The problem is that ERA is comprised of two things, the players performance and the timing of the performance. Projections make no attempt to predict the timing of that performance so if you are comparing projections to ERA you are introducing noise into the comparison.
If you feel like doing a lot of work to find out how much more accurate it would be, redo the 2006 projections with the park adjustments added in, and see how much better your correlation becomes.
Not me - I personally feel there are too many problems with that. Height and weight are reported with various accuracy and weight fluctuates quite a bit over careers. Not to mention that height/weight don't necessarily mean equivalent physical attributes - anyone think John Kruk was LaDainian Tomlinson but a tad thinner?
But to reiterate, the test shouldn't be if it you can think of logical reasons why it might be unreliable, it should be whether it has practical significance. There seems to be a strong case to me that it does, in spite of the imperfections inherent. All statistics are imperfect - not everyone faces the same opposing pitchers, or the same weather conditions, but we generally assume these things balance out, when if fact, we know that not to always be the case. The same seems to be true of height/weight.
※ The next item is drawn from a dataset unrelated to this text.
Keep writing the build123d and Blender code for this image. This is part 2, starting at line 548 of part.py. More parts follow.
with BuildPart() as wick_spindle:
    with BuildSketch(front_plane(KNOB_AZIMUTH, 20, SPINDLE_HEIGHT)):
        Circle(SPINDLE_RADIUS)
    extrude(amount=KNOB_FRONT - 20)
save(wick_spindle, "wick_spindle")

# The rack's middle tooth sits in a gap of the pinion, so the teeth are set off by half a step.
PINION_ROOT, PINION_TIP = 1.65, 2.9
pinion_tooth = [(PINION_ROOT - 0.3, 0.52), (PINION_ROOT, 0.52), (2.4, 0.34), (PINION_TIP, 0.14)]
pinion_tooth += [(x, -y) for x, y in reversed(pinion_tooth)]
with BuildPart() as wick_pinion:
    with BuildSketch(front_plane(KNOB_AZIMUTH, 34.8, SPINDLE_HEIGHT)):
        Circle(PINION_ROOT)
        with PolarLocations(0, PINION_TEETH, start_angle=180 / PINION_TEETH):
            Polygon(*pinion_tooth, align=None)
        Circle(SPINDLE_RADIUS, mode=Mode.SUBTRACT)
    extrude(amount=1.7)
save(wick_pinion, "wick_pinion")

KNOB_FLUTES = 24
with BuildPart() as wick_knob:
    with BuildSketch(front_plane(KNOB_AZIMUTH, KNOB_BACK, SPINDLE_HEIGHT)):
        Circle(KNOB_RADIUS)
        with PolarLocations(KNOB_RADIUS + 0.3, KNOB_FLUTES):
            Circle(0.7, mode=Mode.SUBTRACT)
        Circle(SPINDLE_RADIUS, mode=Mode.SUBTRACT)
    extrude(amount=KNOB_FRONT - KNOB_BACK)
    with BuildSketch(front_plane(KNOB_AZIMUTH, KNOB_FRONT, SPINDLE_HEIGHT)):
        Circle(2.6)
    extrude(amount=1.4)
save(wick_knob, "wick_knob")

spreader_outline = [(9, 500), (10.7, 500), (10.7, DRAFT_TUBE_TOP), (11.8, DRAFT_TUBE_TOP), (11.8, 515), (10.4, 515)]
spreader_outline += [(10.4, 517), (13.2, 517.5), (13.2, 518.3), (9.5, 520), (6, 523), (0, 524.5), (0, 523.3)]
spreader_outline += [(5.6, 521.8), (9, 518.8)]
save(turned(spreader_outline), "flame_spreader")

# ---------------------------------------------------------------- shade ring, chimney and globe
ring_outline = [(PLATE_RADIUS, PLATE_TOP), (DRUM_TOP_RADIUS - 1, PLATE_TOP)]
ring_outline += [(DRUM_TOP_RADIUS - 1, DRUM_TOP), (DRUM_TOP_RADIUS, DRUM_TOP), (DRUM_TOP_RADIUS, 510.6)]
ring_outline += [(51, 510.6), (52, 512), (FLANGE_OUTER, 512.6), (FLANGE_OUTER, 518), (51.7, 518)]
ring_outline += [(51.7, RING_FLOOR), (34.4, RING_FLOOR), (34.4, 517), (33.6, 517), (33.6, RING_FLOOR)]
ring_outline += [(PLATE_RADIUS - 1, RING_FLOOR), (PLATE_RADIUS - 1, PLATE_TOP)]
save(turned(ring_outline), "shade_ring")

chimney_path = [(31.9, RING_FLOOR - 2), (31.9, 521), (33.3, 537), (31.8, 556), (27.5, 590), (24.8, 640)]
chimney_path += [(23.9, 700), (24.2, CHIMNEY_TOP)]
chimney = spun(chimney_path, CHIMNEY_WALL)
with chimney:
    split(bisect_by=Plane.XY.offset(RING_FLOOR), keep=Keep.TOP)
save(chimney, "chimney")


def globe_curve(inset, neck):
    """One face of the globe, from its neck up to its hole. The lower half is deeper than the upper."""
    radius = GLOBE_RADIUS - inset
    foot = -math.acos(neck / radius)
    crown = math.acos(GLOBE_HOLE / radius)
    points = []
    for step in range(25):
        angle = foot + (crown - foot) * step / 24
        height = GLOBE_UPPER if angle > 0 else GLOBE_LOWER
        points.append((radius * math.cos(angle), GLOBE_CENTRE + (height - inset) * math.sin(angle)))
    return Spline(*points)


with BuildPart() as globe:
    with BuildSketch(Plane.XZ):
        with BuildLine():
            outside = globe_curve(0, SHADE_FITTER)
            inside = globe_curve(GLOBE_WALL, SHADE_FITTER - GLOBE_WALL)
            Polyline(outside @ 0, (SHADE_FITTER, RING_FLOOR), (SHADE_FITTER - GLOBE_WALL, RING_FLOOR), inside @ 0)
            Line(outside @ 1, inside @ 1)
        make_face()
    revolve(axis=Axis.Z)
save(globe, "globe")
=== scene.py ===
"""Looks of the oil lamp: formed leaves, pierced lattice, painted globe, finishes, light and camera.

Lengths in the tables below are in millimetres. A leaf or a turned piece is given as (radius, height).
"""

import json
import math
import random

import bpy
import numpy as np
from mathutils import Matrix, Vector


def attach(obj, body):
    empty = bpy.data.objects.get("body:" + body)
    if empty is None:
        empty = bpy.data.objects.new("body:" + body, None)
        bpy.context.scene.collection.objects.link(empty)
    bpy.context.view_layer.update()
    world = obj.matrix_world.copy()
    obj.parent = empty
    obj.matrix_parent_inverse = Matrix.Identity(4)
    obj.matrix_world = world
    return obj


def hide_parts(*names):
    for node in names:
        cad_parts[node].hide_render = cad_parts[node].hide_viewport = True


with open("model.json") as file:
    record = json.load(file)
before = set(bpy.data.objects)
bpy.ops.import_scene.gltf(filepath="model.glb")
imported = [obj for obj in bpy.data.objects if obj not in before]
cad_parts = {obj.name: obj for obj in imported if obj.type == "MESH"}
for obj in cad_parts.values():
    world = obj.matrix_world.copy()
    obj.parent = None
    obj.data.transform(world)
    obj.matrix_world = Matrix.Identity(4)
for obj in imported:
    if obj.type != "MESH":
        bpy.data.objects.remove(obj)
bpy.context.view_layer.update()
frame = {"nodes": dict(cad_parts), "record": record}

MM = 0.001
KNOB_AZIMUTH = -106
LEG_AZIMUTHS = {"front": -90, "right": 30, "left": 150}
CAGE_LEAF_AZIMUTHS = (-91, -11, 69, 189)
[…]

There will be times when it misleads, but doesn't mean it's worthless either.
I also noticed that many of the head scratching FA signings this year (ie: Marquis, Meche)
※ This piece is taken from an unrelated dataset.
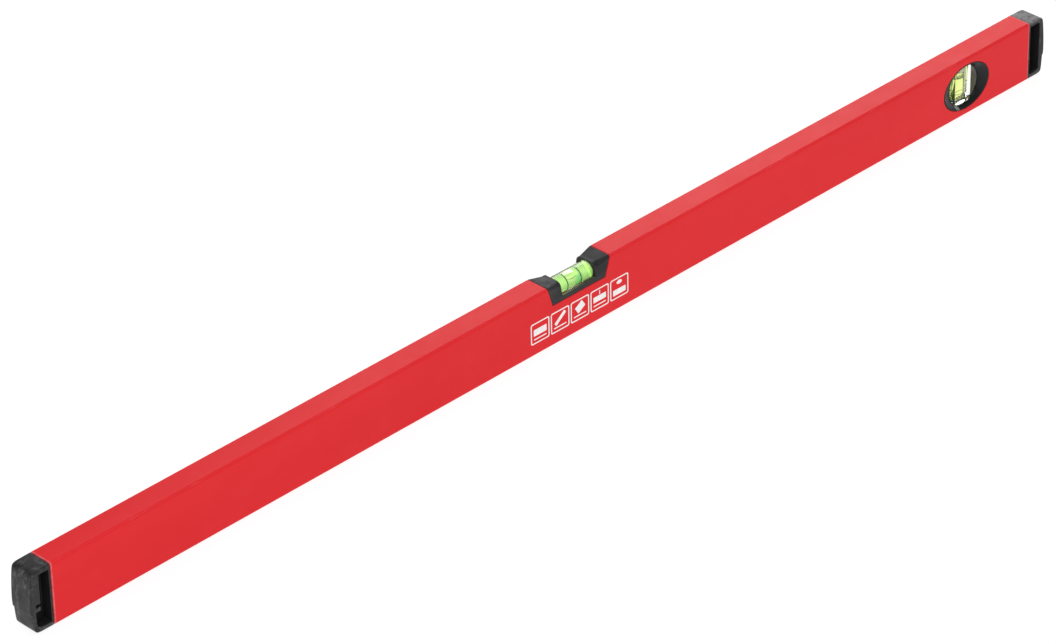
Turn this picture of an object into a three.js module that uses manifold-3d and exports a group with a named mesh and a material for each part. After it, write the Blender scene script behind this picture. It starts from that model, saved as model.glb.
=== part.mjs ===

involve pitchers whose BBREF comps contain some suprisingly good pitchers- Meche for instance has Schmidt, Clement, Jennings, and Carpenter.
How did that happen?
1: Both pitchers, despite have ERA+ below 100 have winning records for their careers
2: Both pitchers, despite worse peripherals and FIPs have ERA reasonably close to their "comps"
I don't know if front offices look at similarity scores or not- but I wouldn't be suprised if KC was aware that Meche career to date LOOKS similar to the careers of Schmidt et al through the same date- the problem is I suspect that Meche's stat line looks similar as much through luck (good run support- ERA better than FIP/DIPs) as through similar talent.
I look at Marquis and see a pitcher I wouldn't want anywhere near my staff- I'm sure the Cubs see a pitcher with a career record of 56-52 who went 15-7 with a good ERA 3 years ago and has "won" 13 and 14 game since then.
I see a guy who with his runs allowed- should have gone 51-57 with league average run support-
I see a guy who "should" have allowed more runs than he actually did (and since there's only one Tom Glavine)- really has pitched like a 47-61 "talent".
Pitchers are unpredictable- Marquis could pitch much better the next 3-4 years than the last- but he's just a really bad bet simply because he has not pitched as well in the past as people like Hendry think he has.
Giving him the intelligence to make a park factor adjustment (especially relevant for players changing home teams or stadiums) would probably finally require putting Marcel into the hominid line and his evolution would be worthy of study in its own right. As the systematic projection systems get better, moving the "baseline" by improving Marcel -- however attractive it might be -- would the purpose of having even the semi-sophisticated Marcel that people are using now.